The processor memory bus has the highest bandwidth, the backplane bus less and the I/O buses the least. Clearly the (sustained) bandwidth of each I/O bus is limited by the backplane bus. Why?
Because all the data passing on an I/O bus must also pass on the backplane bus. Similarly the backplane bus clearly has at least the bandwidth of an I/O bus.
Bus adaptors are used as interfaces between buses. They perform speed matching and may also perform buffering, data width matching, and converting between synchronous and asynchronous buses (see next section).

For a realistic example, on the right is a diagram adapted from the 25 October 1999 issue of Microprocessor Reports on a then new Intel chip set, the so called 840.
Bus adaptors have a variety of names, e.g. host adapters, hubs, bridges.
Bus lines (i.e., wires) include those for data (data lines), function codes, device addresses. Data and address are considered data and the function codes are considered control (remember our datapath for MIPS).
Address and data may be multiplexed on the same lines (i.e., first send one then the other) or may be given separate lines. One is cheaper (good) and the other has higher performance (also good). Which is which?
Ans: the multiplexed version is cheaper.

A synchronous bus is clocked.

One of the lines in the bus is a clock that serves as the clock for all the devices on the bus.
All the bus actions are done on fixed clock cycles. For example, 4 cycles after receiving a request, the memory delivers the first word.
This can be handled by a simple finite state machine (FSM). Basically, once the request is seen everything works one clock at a time. There are no decisions like the ones we will see for an asynchronous bus.
Because the protocol is so simple, it requires few gates and is very fast. So far so good.
Two problems with synchronous buses.
1. All the devices must run at the same speed.
2. The bus must be short due to clock skew.
Processor to memory buses are now normally synchronous.
- The number of devices on the bus are small.
- The bus is short.
- The devices (i.e. processor and memory) are prepared to run at the same speed.
- High speed is crucial.

An asynchronous bus is not clocked.

We now describe a protocol in words (below) and with a finite state machine (on the right) for a device to obtain data from memory.
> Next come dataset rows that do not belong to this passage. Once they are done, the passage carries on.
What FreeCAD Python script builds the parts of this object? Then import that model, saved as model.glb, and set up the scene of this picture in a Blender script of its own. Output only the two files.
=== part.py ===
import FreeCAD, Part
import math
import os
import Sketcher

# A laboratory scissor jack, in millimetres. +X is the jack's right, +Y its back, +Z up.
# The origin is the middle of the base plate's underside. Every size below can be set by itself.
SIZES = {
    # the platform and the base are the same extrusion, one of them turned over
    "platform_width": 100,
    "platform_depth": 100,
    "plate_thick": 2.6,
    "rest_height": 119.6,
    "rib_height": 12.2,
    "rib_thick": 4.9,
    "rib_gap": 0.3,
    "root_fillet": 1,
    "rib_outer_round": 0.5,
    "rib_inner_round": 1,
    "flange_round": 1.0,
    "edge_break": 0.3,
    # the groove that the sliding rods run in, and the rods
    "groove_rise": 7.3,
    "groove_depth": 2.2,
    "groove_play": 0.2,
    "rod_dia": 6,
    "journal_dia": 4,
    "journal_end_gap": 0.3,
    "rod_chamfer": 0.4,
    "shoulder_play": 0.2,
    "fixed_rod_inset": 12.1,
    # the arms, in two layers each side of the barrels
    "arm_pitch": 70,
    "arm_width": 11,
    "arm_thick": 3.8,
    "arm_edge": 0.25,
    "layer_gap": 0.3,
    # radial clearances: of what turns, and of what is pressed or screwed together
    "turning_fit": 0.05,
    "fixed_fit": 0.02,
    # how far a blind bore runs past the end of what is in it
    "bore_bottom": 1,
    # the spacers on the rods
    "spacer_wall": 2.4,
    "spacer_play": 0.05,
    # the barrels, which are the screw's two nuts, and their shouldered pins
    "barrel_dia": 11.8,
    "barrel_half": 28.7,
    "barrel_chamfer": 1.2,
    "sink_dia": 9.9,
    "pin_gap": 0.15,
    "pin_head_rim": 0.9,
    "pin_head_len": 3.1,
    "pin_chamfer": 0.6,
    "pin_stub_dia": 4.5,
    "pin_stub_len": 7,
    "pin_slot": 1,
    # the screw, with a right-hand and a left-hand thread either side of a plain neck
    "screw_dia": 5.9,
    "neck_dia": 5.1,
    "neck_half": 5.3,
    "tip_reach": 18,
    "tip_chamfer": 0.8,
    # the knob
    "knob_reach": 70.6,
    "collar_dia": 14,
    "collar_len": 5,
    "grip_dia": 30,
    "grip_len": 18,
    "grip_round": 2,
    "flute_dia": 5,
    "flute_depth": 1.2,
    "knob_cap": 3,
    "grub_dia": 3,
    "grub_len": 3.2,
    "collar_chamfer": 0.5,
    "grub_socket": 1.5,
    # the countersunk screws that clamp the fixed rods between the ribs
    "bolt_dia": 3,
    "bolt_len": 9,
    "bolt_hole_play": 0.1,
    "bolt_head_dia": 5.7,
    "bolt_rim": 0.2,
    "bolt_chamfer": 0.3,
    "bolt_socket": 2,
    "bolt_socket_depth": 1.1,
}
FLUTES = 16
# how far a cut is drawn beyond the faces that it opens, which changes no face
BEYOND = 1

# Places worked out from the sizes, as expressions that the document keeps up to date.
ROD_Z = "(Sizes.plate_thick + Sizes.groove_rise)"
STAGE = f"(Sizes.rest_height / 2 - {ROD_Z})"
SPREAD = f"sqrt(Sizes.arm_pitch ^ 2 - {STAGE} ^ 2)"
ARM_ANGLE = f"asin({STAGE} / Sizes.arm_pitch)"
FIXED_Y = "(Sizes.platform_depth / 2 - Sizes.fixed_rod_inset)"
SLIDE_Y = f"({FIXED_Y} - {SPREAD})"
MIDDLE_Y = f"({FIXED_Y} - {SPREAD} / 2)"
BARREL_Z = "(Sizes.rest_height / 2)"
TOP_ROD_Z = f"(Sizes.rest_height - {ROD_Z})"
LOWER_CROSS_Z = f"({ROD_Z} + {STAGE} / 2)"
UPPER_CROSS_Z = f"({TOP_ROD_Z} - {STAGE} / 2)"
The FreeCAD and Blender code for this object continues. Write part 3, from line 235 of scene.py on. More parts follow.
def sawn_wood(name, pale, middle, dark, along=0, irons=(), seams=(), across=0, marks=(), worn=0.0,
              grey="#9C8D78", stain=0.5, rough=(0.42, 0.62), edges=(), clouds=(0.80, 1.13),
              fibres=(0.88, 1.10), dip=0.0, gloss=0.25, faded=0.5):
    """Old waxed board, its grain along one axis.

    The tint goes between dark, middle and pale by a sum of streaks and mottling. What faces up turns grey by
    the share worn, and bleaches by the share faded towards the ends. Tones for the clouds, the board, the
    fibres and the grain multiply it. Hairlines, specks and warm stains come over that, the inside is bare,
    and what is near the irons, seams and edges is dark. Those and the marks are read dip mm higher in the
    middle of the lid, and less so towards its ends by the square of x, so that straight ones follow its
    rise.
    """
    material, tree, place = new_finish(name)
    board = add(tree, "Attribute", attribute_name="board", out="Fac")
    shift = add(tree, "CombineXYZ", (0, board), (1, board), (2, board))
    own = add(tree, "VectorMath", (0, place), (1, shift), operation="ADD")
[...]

The device makes a request (asserts ReadReq and puts the desired address on the data lines).
Memory, which has been waiting, sees ReadReq, records the address and asserts Ack.
The device waits for the Ack; once seen, it drops the data lines and deasserts ReadReq.
The memory waits for the request line to drop. Then it can drop Ack (which it knows the device has now seen). The memory now at its leasure puts the data on the data lines (which it knows the device is not driving) and then asserts DataRdy. (DataRdy has been deasserted until now).
The device has been waiting for DataRdy. It detects DataRdy and records the data. It then asserts Ack indicating that the data has been read.
The memory sees Ack and then deasserts DataRdy and releases the data lines.
The device seeing DataRdy low deasserts Ack ending the show. Note that both sides are prepared for another performance.

These improvements mostly come at the cost of increased expense and/or complexity.
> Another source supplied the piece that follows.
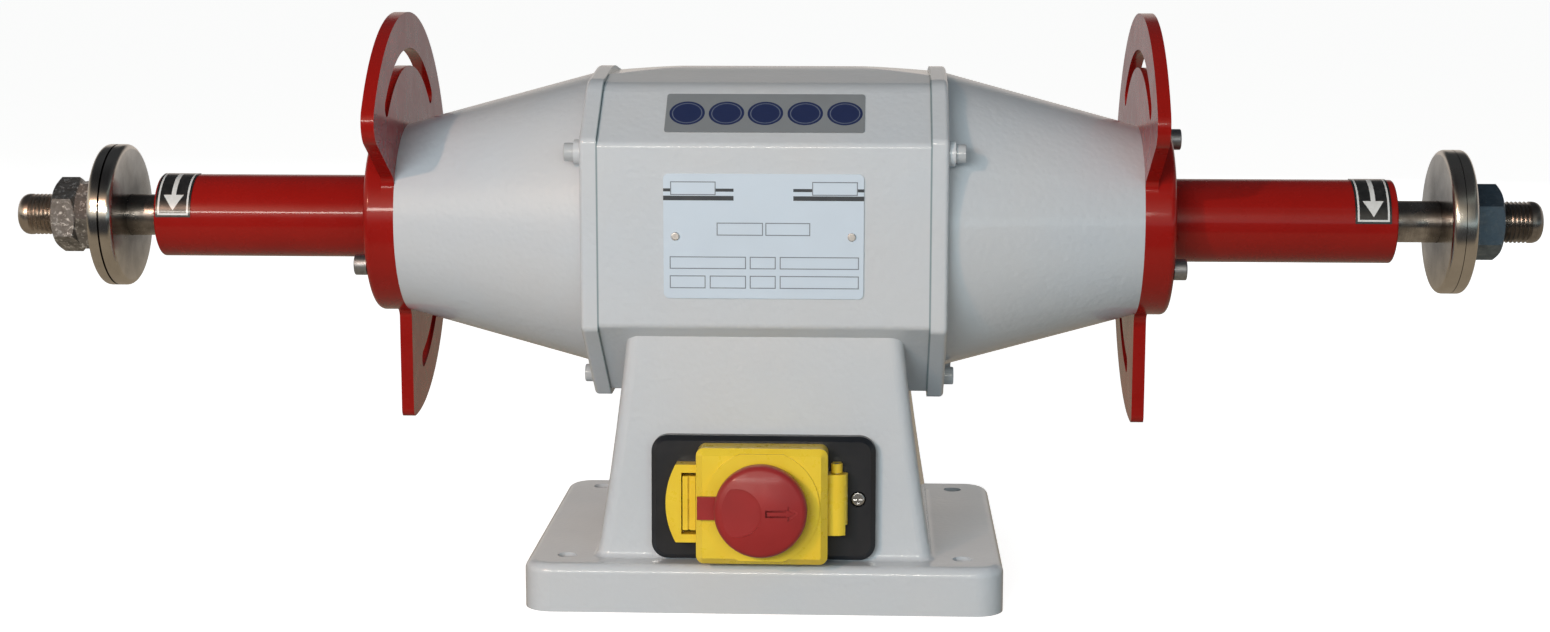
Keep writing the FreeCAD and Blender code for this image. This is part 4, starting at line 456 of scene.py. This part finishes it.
def turned_disc(node, body, joint_side, joint_gap, finish):
    """A disc in the place of a CAD flange: rounded at the back, stepped where the wheel sits."""
    low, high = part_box(node)
    rim = (high.z - low.z) / 2
    face, back = (high.x, low.x) if joint_side > 0 else (low.x, high.x)
    profile = [(back, flange_bore)]
    for step in range(flange_round_steps, -1, -1):
        turn = math.radians(90) * step / flange_round_steps
        profile.append((
            back + joint_side * flange_round * (1 - math.sin(turn)),
            rim - flange_round * (1 - math.cos(turn))))
    step_x = face - joint_side * joint_gap
    profile += [(step_x, rim), (step_x, rim - gap_depth)]
    profile += [(face, rim - gap_depth), (face, flange_bore)]
    shape = bmesh.new()
    ring = [shape.verts.new((x, 0, axis_height + radius)) for x, radius in profile]
    outline = [shape.edges.new((ring[index - 1], ring[index])) for index in range(len(ring))]
    bmesh.ops.spin(
        shape, geom=ring + outline, cent=(0, 0, axis_height), axis=(1, 0, 0),
        angle=math.radians(360), steps=turn_steps, use_merge=True, use_duplicate=False)
    bmesh.ops.recalc_face_normals(shape, faces=shape.faces)
    mesh = bpy.data.meshes.new("turned_" + node)
    shape.to_mesh(mesh)
    shape.free()
    mesh.materials.append(finish)
    mesh.shade_smooth()
    mesh.set_sharp_from_angle(angle=sharp_angle)
    disc = bpy.data.objects.new("turned_" + node, mesh)
    bpy.context.scene.collection.objects.link(disc)
    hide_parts(node)
    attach(disc, body)


left_nickel = turned_finish("polished_nickel_left", 0.8, left_joint.x)
right_nickel = turned_finish("polished_nickel_right", 0.25, right_joint.x)
turned_disc("inner_flange_left", "spindle_body", -1, left_gap, left_nickel)
turned_disc("outer_flange_left", "left_clamp", 1, left_gap, left_nickel)
turned_disc("inner_flange_right", "spindle_body", 1, right_gap, right_nickel)
turned_disc("outer_flange_right", "right_clamp", -1, right_gap, right_nickel)
greasy_nut = nut_finish(
    "greasy_grey_nut", (0.30, 0.29, 0.28, 1), (0.14, 0.135, 0.13, 1),
    (0.75, 0.75, 0.74, 1), speck_share=0.9)
zinc_nut = nut_finish(
    "bluish_zinc_nut", (0.14, 0.20, 0.26, 1), (0.09, 0.13, 0.17, 1),
    (0.3, 0.34, 0.36, 1), speck_share=0.25)
paint_nodes(greasy_nut, "nut_grey", "left_nut", "left_lock_nut")
paint_nodes(zinc_nut, "nut_zinc", "right_nut")

# Data plate
# A thin printed aluminium plate held by two rivets. It carries no words: only
# two header rules on each side and the empty boxes that are filled in by hand.

plate_low, plate_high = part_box("nameplate")
plate_mid = (plate_low + plate_high) / 2
plate_white = (0.590, 0.665, 0.735, 1)
plate_shade = (0.550, 0.610, 0.665, 1)
plate_ink = (0.05, 0.055, 0.06, 1)
plate_grey = (0.20, 0.22, 0.24, 1)
box_line = 0.45 * MM
plate_haze_size = 20 * MM
plate_wear_size = 6 * MM
plate_wave_size, plate_wave_height = 22 * MM, 0.15 * MM
# Each row of boxes: height of its middle, height of a box, then left and right of each.
box_rows = [
    (-20.9, 5.9, [(-42.6, -26.3), (-24.4, -7.9), (-6.2, 5.6), (7.4, 43.3)]),
    (-12.1, 5.7, [(-42.6, -7.9), (-6.2, 5.6), (7.4, 43.3)]),
    (3.3, 5.9, [(-21.2, -0.2), (0.9, 21.2)]),
    (21.8, 6.2, [(-42.2, -21.6), (22.0, 42.6)]),
]
# Each rule: left, right, bottom, top. The upper ones are broken off by the top boxes.
rules = [
    (-46, -13.5, 16.3, 18.4), (13.5, 46, 16.3, 18.4),
    (-46, -42.2, 20.3, 21.7), (-21.6, -13.5, 20.3, 21.7),
    (13.5, 22, 20.3, 21.7), (42.6, 46, 20.3, 21.7),
]


def rectangle(tree, u, v, left, right, low, high):
    return combine(tree, "MULTIPLY", band(tree, u, left, right), band(tree, v, low, high))


def frame_lines(tree, u, v, left, right, low, high, line):
    """Outline of a box, line metres wide."""
    outer = rectangle(tree, u, v, left, right, low, high)
    inner = rectangle(tree, u, v, left + line, right - line, low + line, high - line)
    return combine(tree, "SUBTRACT", outer, inner)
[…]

A multiplicity of buses as in the diagrams above.
Synchronous instead of asynchronous protocols. Synchronous is actually simplier, but it essentially implies a multiplicity of buses, since not all devices can operate at the same speed.
Wider data path: Use more wires, send more data at one time.
Separate address and data lines: Same as above.
Block transfers: Permit a single transaction to transfer more than one busload of data. Saves the time to release and acquire the bus, but the protocol is more complex.